* **What the exercise asks**
Starting at the line containing "of curved flats", copy each line exactly, ending with the line containing "bpy.data.objects.remove(obj)". Leave out everything else.

* **Material**
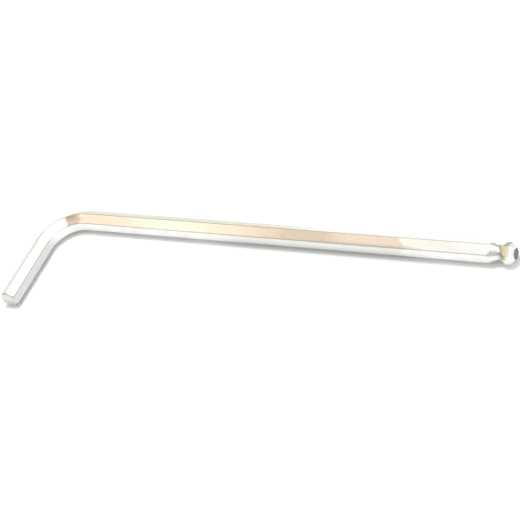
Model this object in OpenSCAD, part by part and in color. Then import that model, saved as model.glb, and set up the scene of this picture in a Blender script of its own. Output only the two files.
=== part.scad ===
// Hex key: a six-sided steel bar bent into two arms, with a ball on the end of the long one.
// The key lies flat, with a corner of the bar up. The origin is the middle of the short arm's
// end face, +Y runs along the short arm to the bend, and +X runs along the long arm to the ball.

/* [Bar] */
// Width of the bar across its flats
across_flats = 4; // [3.5:0.1:6]
// Height that rounding takes off each corner of the bar
corner_rounding = 0.06; // [0.02:0.01:0.15]

/* [Arms] */
// Length of the long arm, from the outside of the bend to the front of the ball
long_arm = 114; // [60:1:200]
// Length of the short arm, from the outside of the bend to its end face
short_arm = 27; // [20:0.5:60]
// Radius of the bend on the inside of the bar
bend_inside_r = 6.5; // [4:0.5:12]

/* [End of the short arm] */
// Length of the chamfer along the bar's corners
end_chamfer = 0.5; // [0.2:0.05:0.8]
// Angle between the chamfer and the bar's axis
end_chamfer_angle = 45; // [30:1:60]

/* [Ball end] */
// How much less the ball measures across its flats than the bar
ball_relief = 0.06; // [0.02:0.01:0.2]
// Distance from the middle of the ball to its flat front
ball_front = 1.65; // [1.2:0.05:1.9]
// Diameter of the neck at its narrowest
neck_d = 3.1; // [2.4:0.05:3.3]
// Distance from the narrowest point of the neck to the middle of the ball
neck_to_ball = 1.6; // [1.2:0.05:1.9]
// Radius of the hollow between the neck and the ball
neck_front_r = 1.35; // [1:0.05:1.8]
// Radius of the hollow between the neck and its taper
neck_back_r = 1.5; // [1:0.05:2]
// Angle between the taper behind the neck and the bar's axis
neck_taper_angle = 20; // [15:1:30]

/* [Hidden] */
$fn = 96;

flat_r = across_flats / 2;
sharp_r = across_flats / sqrt(3);
corner_r = sharp_r - corner_rounding;

// Centre line of the bend, which both arms run on to
bend_r = bend_inside_r + flat_r;
bend_start = short_arm - flat_r - bend_r;
long_axis_y = short_arm - flat_r;

// Places along the long arm's axis
tip_x = long_arm - flat_r;
ball_x = tip_x - ball_front;
neck_x = ball_x - neck_to_ball;
ball_flat_r = flat_r - ball_relief / 2;
ball_corner_r = corner_r - ball_relief / 2;
neck_r = neck_d / 2;
ball_root_r = (neck_r + ball_flat_r) / 2;

// Where the taper runs into the hollow of the neck
taper_x = neck_x - neck_back_r * sin(neck_taper_angle);
taper_r = neck_r + neck_back_r * (1 - cos(neck_taper_angle));

// Six-sided section with rounded corners, one of them up
module section() {
    intersection() {
        rotate(30) circle(r = sharp_r, $fn = 6);
        circle(r = corner_r);
    }
}

// Lays what is drawn along +Z on the long arm's axis, with its +Y side up
module on_long_axis() {
    translate([0, long_axis_y, 0]) rotate([90, 0, 90]) children();
}

// Lays what is drawn along +Z on the short arm's axis, with its +Y side up
module on_short_axis() {
    rotate([90, 0, 180]) children();
}

// Cone that chamfers the end of the short arm
module end_cone(length) {
    spread = tan(end_chamfer_angle);
    end_r = sharp_r - end_chamfer * spread;
    cylinder(h = length, r1 = end_r, r2 = end_r + length * spread);
}

module short_bar() {
    on_short_axis() intersection() {
        linear_extrude(bend_start) section();
        end_cone(bend_start);
    }
}

module bend() {
    translate([bend_r, bend_start, 0])
        rotate([0, 0, 90])
            rotate_extrude(angle = 90)
                translate([bend_r, 0]) section();
}

// Half of a round groove that runs round the axis, on one side of its narrowest point
module hollow(arc_r, side) {
    rotate_extrude() intersection() {
        translate([neck_r + arc_r, 0]) circle(r = arc_r);
        translate([neck_r, side > 0 ? 0 : -arc_r]) square([2 * arc_r, arc_r]);
    }
}

// Long arm up to the hollow, with a cone that tapers its end
module long_bar() {
    length = taper_x - bend_r;
    on_long_axis() translate([0, 0, bend_r]) intersection() {
        linear_extrude(length) section();
        cylinder(h = length, r1 = taper_r + length * tan(neck_taper_angle), r2 = taper_r);
    }
}

module neck() {
    on_long_axis() difference() {
        translate([0, 0, taper_x]) cylinder(h = neck_x - taper_x, r = taper_r);
        translate([0, 0, neck_x]) hollow(neck_back_r, -1);
    }
}

// Roller that gives the ball one pair of curved flats
module curved_flats(turn) {
    translate([0, 0, ball_x]) rotate([0, 0, turn]) rotate([90, 0, 0])
        cylinder(h = 2 * across_flats, r = ball_flat_r, center = true);
}

// Ball with its flat front, and the round root that joins it to the neck
module ball() {
    on_long_axis() difference() {
        union() {
            intersection() {
                translate([0, 0, neck_x]) cylinder(h = tip_x - neck_x, r = ball_corner_r);
                curved_flats(0);
                curved_flats(60);
                curved_flats(120);
            }
            translate([0, 0, neck_x]) cylinder(h = ball_x - neck_x, r = ball_root_r);
        }
        translate([0, 0, neck_x]) hollow(neck_front_r, 1);
    }
}

module hex_key() {
    color("silver") union() {
        short_bar();
        bend();
        long_bar();
        neck();
        ball();
    }
}

hex_key();
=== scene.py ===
"""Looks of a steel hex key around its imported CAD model, on a plain white floor.

Lengths are in metres, in the part's frame: the origin is the middle of the short arm's end face,
+Y runs along the short arm to the bend, +X along the long arm to the ball, and +Z is up.

The steel's material works in millimetres. A pair of places in it, such as CAST_RISE, is where a
tone is absent and where it is full. In a pair the first may be the larger.
"""

import math

import bpy
from mathutils import Matrix, Vector

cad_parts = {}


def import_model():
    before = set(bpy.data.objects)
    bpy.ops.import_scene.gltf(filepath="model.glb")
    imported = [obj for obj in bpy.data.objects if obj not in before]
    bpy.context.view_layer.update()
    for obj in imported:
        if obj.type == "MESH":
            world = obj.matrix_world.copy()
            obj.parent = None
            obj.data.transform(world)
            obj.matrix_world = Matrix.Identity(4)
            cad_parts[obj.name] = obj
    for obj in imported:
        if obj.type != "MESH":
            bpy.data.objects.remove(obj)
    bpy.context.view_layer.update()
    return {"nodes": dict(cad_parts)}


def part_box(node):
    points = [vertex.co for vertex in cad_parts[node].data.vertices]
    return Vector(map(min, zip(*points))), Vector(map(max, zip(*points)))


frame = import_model()

MM = 0.001

# Radius of the bend's centre line, and where the bend starts, as in part.scad
BEND_R = 8.5 * MM
BEND_START_Y = 16.5 * MM

# Camera, as fitted to the photo's outlines
CAMERA_AT = Vector((216.94, -151.53, 210.15)) * MM
CAMERA_AIM = Vector((57.27, 17.84, 0.0)) * MM
CAMERA_ROLL_DEG = -27.204
SENSOR_MM = 36
LENS_MM = 103.48
CLIP_START = 0.01
CLIP_END = 20

# Brightness of the room and of the softbox over it
ROOM_LEVEL = 0.56
SOFTBOX_LEVEL = 0.76
# Height of the softbox's edge in the room, as the Z of a direction of length 1, and half its softness
SOFTBOX_EDGE_Z = 0.75
SOFTBOX_EDGE_SOFTNESS = 0.07
# Point that every lamp faces
LAMP_AIM = Vector((0.05, 0.02, 0.0))

# The floor throws light back as pale grey, and is seen as white
FLOOR_SIZE = 3.0
FLOOR_MIDDLE = (0.06, 0.01)
FLOOR_GREY = (0.8, 0.8, 0.8, 1)
WHITE = (1, 1, 1, 1)

# Places of the colour sockets on Blender's mix node
MIX_A = 6
MIX_B = 7
MIX_RESULT = 2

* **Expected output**
// Roller that gives the ball one pair of curved flats
module curved_flats(turn) {
    translate([0, 0, ball_x]) rotate([0, 0, turn]) rotate([90, 0, 0])
        cylinder(h = 2 * across_flats, r = ball_flat_r, center = true);
}

// Ball with its flat front, and the round root that joins it to the neck
module ball() {
    on_long_axis() difference() {
        union() {
            intersection() {
                translate([0, 0, neck_x]) cylinder(h = tip_x - neck_x, r = ball_corner_r);
                curved_flats(0);
                curved_flats(60);
                curved_flats(120);
            }
            translate([0, 0, neck_x]) cylinder(h = ball_x - neck_x, r = ball_root_r);
        }
        translate([0, 0, neck_x]) hollow(neck_front_r, 1);
    }
}

module hex_key() {
    color("silver") union() {
        short_bar();
        bend();
        long_bar();
        neck();
        ball();
    }
}

hex_key();
=== scene.py ===
"""Looks of a steel hex key around its imported CAD model, on a plain white floor.

Lengths are in metres, in the part's frame: the origin is the middle of the short arm's end face,
+Y runs along the short arm to the bend, +X along the long arm to the ball, and +Z is up.

The steel's material works in millimetres. A pair of places in it, such as CAST_RISE, is where a
tone is absent and where it is full. In a pair the first may be the larger.
"""

import math

import bpy
from mathutils import Matrix, Vector

cad_parts = {}


def import_model():
    before = set(bpy.data.objects)
    bpy.ops.import_scene.gltf(filepath="model.glb")
    imported = [obj for obj in bpy.data.objects if obj not in before]
    bpy.context.view_layer.update()
    for obj in imported:
        if obj.type == "MESH":
            world = obj.matrix_world.copy()
            obj.parent = None
            obj.data.transform(world)
            obj.matrix_world = Matrix.Identity(4)
            cad_parts[obj.name] = obj
    for obj in imported:
        if obj.type != "MESH":
            bpy.data.objects.remove(obj)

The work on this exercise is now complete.